The voltages appear to follow a pattern:
sqrt(2)/2. Still not perfect, but within 10% and it makes a lot more sense than your arbitrary fractions :P
– Nick T
Nov 09 '10 at 18:42
Short answer: The geeks at TI said so, and everyone else followed suit by making compatible or competing products.
5 Volts was chosen for noise immunity. Early chips were power hogs, causing ripple in the power supply every time something switched that designers would try to overcome by putting a capacitor on the supply pins of every chip. Even so, an extra 2.4 volts of headroom gave them a cushion against going into the forbidden area between 0.8V and 2.2V. Also, the transistors caused ~0.4 V voltage drop just by their operation.
The supply voltages have been dropping to extend battery life, and because the chip dies have been shrinking to make your portable devices smaller and lighter. The closer spacing of the components on the chip demands lower voltages to prevent excessive heating and because the higher voltage could cross through the thinner insulation.
Whoever makes an IC decides on the voltages it needs.
In the olden days someone started using 5V for digital logic and that stuck for a long time, mainly because it's much harder to sell a chip that needs 4V when everybody is designing with a lot of chips that run on 5V.

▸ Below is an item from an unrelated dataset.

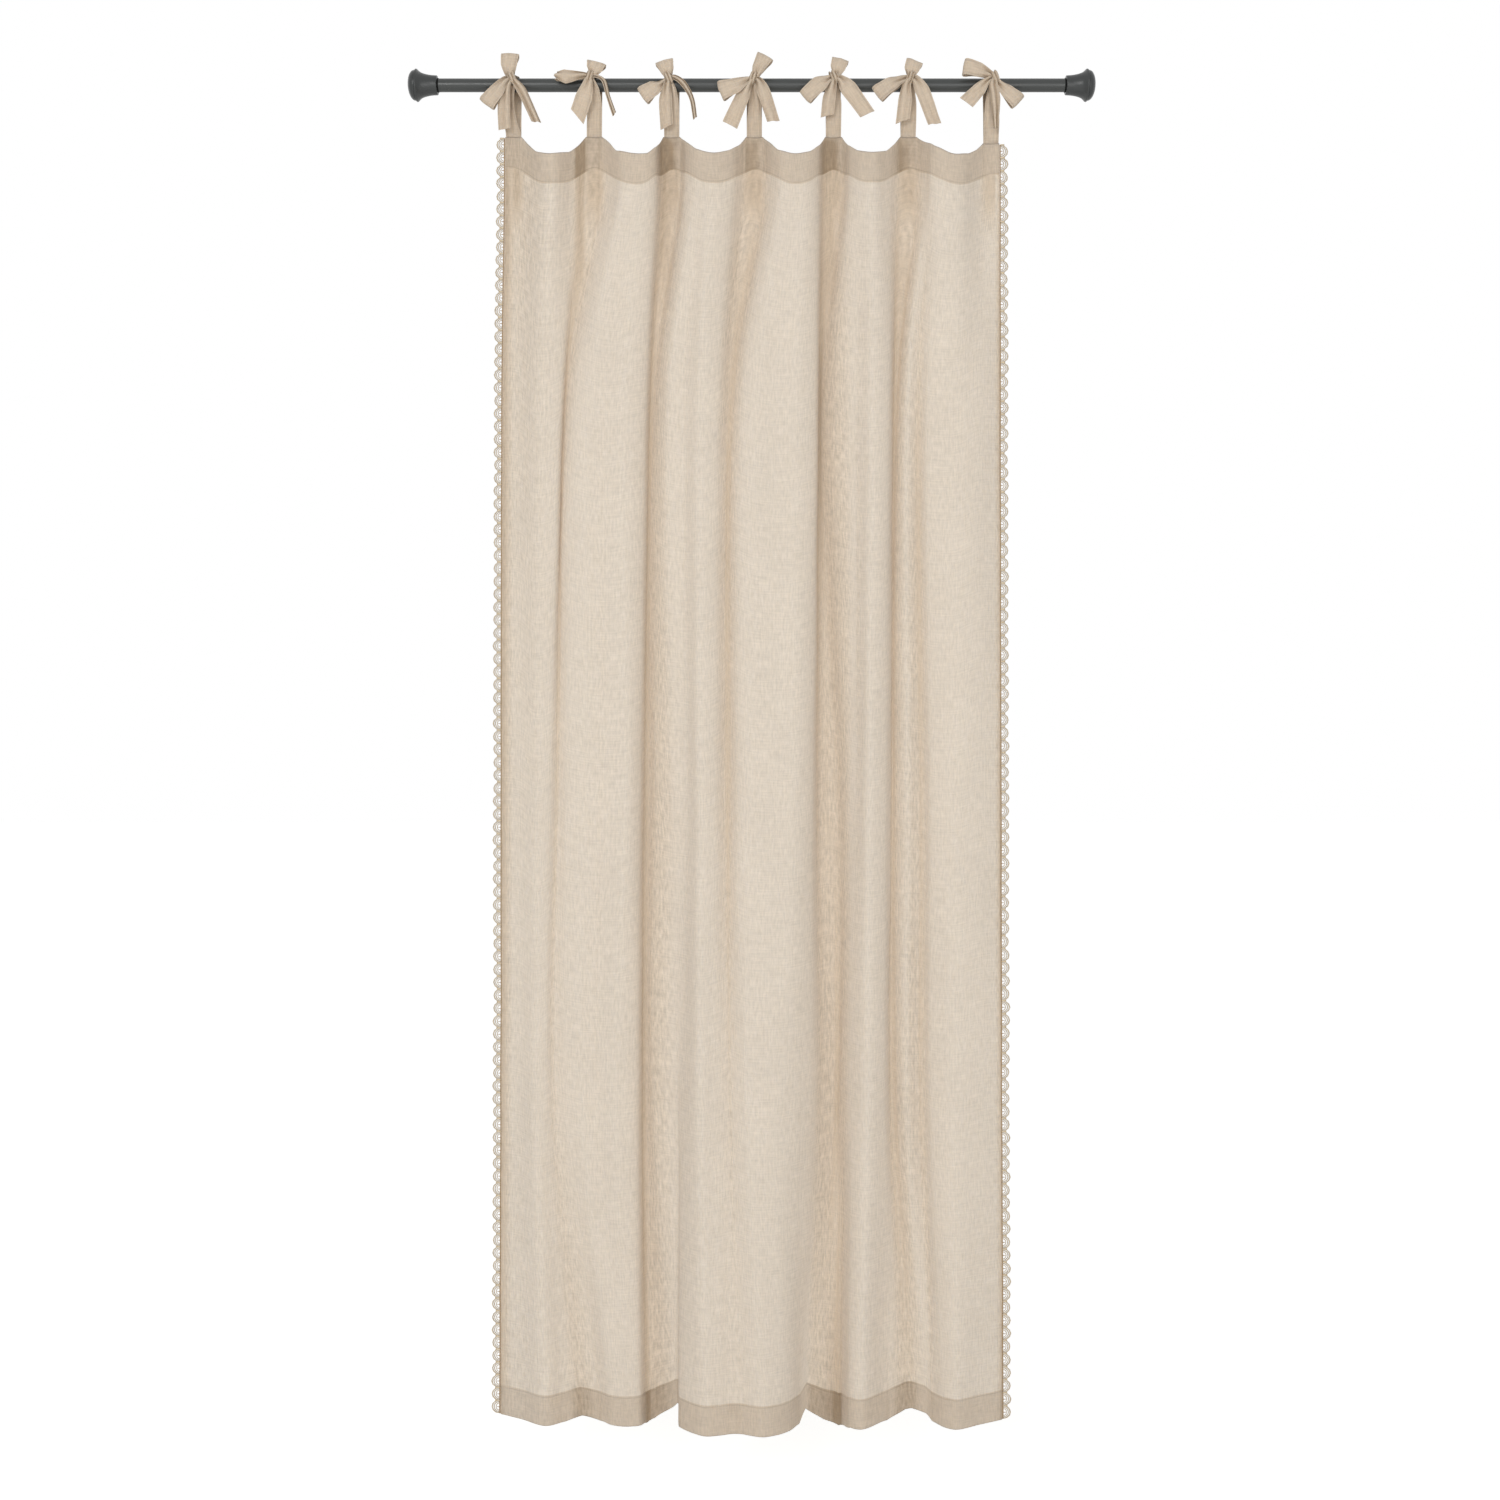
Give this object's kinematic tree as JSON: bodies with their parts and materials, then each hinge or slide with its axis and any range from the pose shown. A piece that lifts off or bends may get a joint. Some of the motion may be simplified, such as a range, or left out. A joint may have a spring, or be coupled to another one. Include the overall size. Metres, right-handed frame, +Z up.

iow: The reason that everybody tends to use the same voltage is not so much a matter of them all choosing the same process as it's a matter of them not wanting to be cursed for using "unusual" voltages by the designers who use their chips.
Switching a signal at a certain speed takes more power if the voltage is higher, so with higher speeds you need lower voltages to keep the current down, that's why the faster, denser, modern circuits tend to use lower voltages than the old chips.
Many chips even use 3.3V for i/o and a lower voltage, like 1.8V for the internal core.
Chip designers know that 1.8V is an oddball voltage and will often have an internal regulator to provide the core voltage for the chip itself, sparing the designer from having to generate the core voltage.
For an example of the dual-voltage situation take a look at the ENC28J60 which runs on 3.3V, but has an internal 2.5V regulator.
The voltages are dictated by the physics of the materials (semiconductor materials anyhow) and the processes used in the making of the chip. (I hope I'm using the right terms here...) Different types of semiconductors have different gap voltages - essentially the voltage that 'activates' them. They can also optimize the structure of the chip to allow lower voltages to work more reliably when they do layouts (I believe).
It's not so much that smaller devices require lower voltages, it's that they've designed them to use smaller voltages because less voltage means less heat dissipation and potentially faster operation. It's easier to have a 10MHz clock signal if it only has to go between 0V and 1.8V.